[Given request]: Repeat the material exactly, every line of it.
....
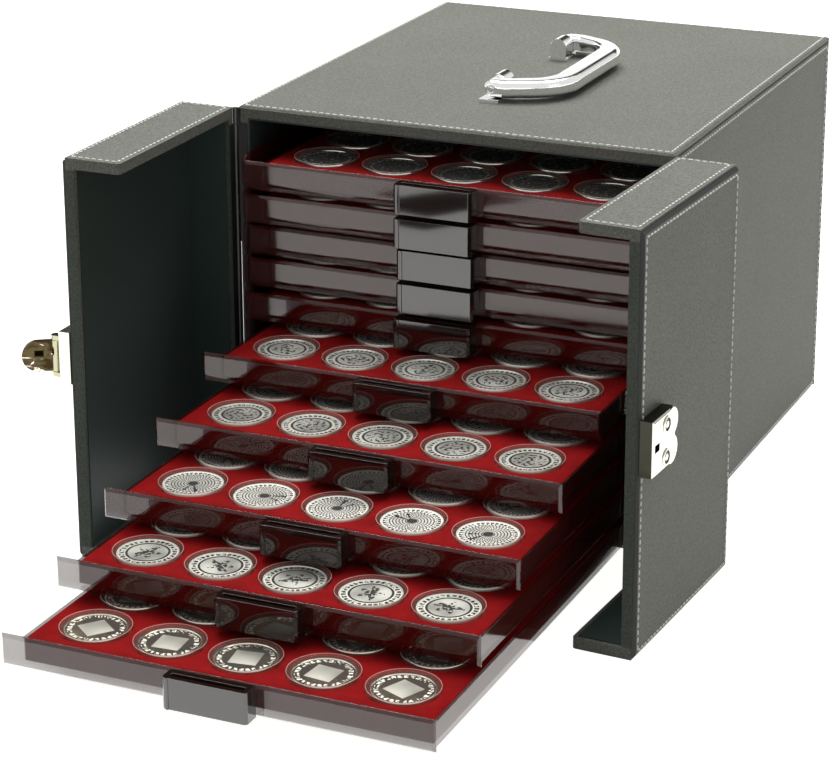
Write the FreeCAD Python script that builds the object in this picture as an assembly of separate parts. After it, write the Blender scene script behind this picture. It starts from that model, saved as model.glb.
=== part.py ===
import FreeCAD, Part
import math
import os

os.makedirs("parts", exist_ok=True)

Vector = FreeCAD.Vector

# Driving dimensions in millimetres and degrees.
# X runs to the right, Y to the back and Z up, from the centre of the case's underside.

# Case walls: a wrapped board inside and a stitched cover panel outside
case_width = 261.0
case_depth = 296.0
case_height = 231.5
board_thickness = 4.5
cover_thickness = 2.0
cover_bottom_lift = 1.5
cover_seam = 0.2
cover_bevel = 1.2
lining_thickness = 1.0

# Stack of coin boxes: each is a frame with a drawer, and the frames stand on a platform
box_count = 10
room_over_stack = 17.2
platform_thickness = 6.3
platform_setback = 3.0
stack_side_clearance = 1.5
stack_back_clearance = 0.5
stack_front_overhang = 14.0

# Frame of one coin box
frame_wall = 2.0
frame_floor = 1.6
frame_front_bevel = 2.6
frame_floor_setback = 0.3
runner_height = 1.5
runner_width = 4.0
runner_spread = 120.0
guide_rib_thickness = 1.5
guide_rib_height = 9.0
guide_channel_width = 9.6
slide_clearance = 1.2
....
[Solution to this problem]:
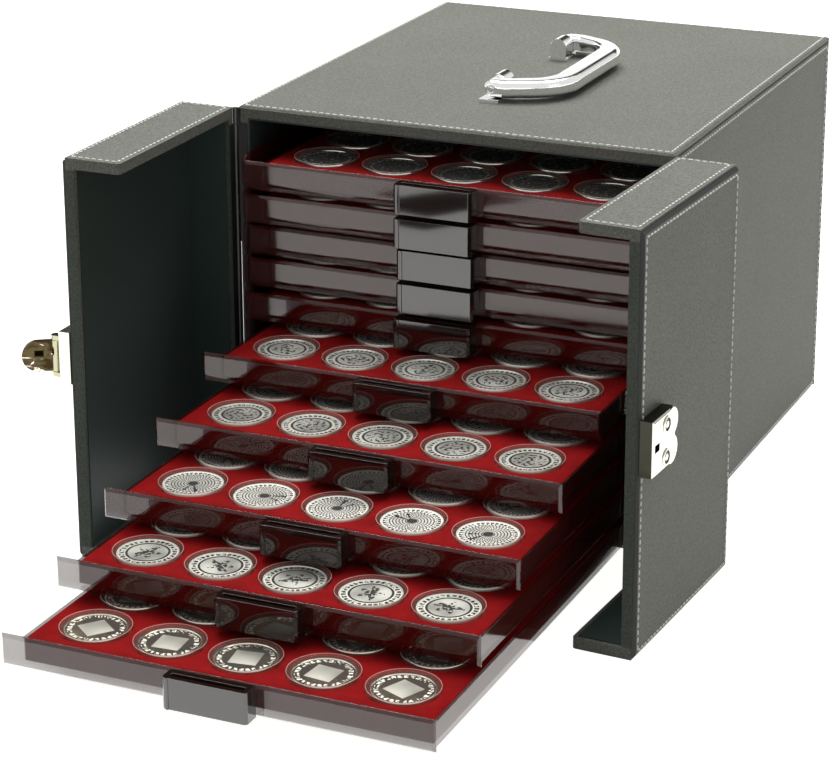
Write the FreeCAD Python script that builds the object in this picture as an assembly of separate parts. After it, write the Blender scene script behind this picture. It starts from that model, saved as model.glb.
=== part.py ===
import FreeCAD, Part
import math
import os

os.makedirs("parts", exist_ok=True)

Vector = FreeCAD.Vector

# Driving dimensions in millimetres and degrees.
# X runs to the right, Y to the back and Z up, from the centre of the case's underside.

# Case walls: a wrapped board inside and a stitched cover panel outside
case_width = 261.0
case_depth = 296.0
case_height = 231.5
board_thickness = 4.5
cover_thickness = 2.0
cover_bottom_lift = 1.5
cover_seam = 0.2
cover_bevel = 1.2
lining_thickness = 1.0

# Stack of coin boxes: each is a frame with a drawer, and the frames stand on a platform
box_count = 10
room_over_stack = 17.2
platform_thickness = 6.3
platform_setback = 3.0
stack_side_clearance = 1.5
stack_back_clearance = 0.5
stack_front_overhang = 14.0

# Frame of one coin box
frame_wall = 2.0
frame_floor = 1.6
frame_front_bevel = 2.6
frame_floor_setback = 0.3
runner_height = 1.5
runner_width = 4.0
runner_spread = 120.0
guide_rib_thickness = 1.5
guide_rib_height = 9.0
guide_channel_width = 9.6
slide_clearance = 1.2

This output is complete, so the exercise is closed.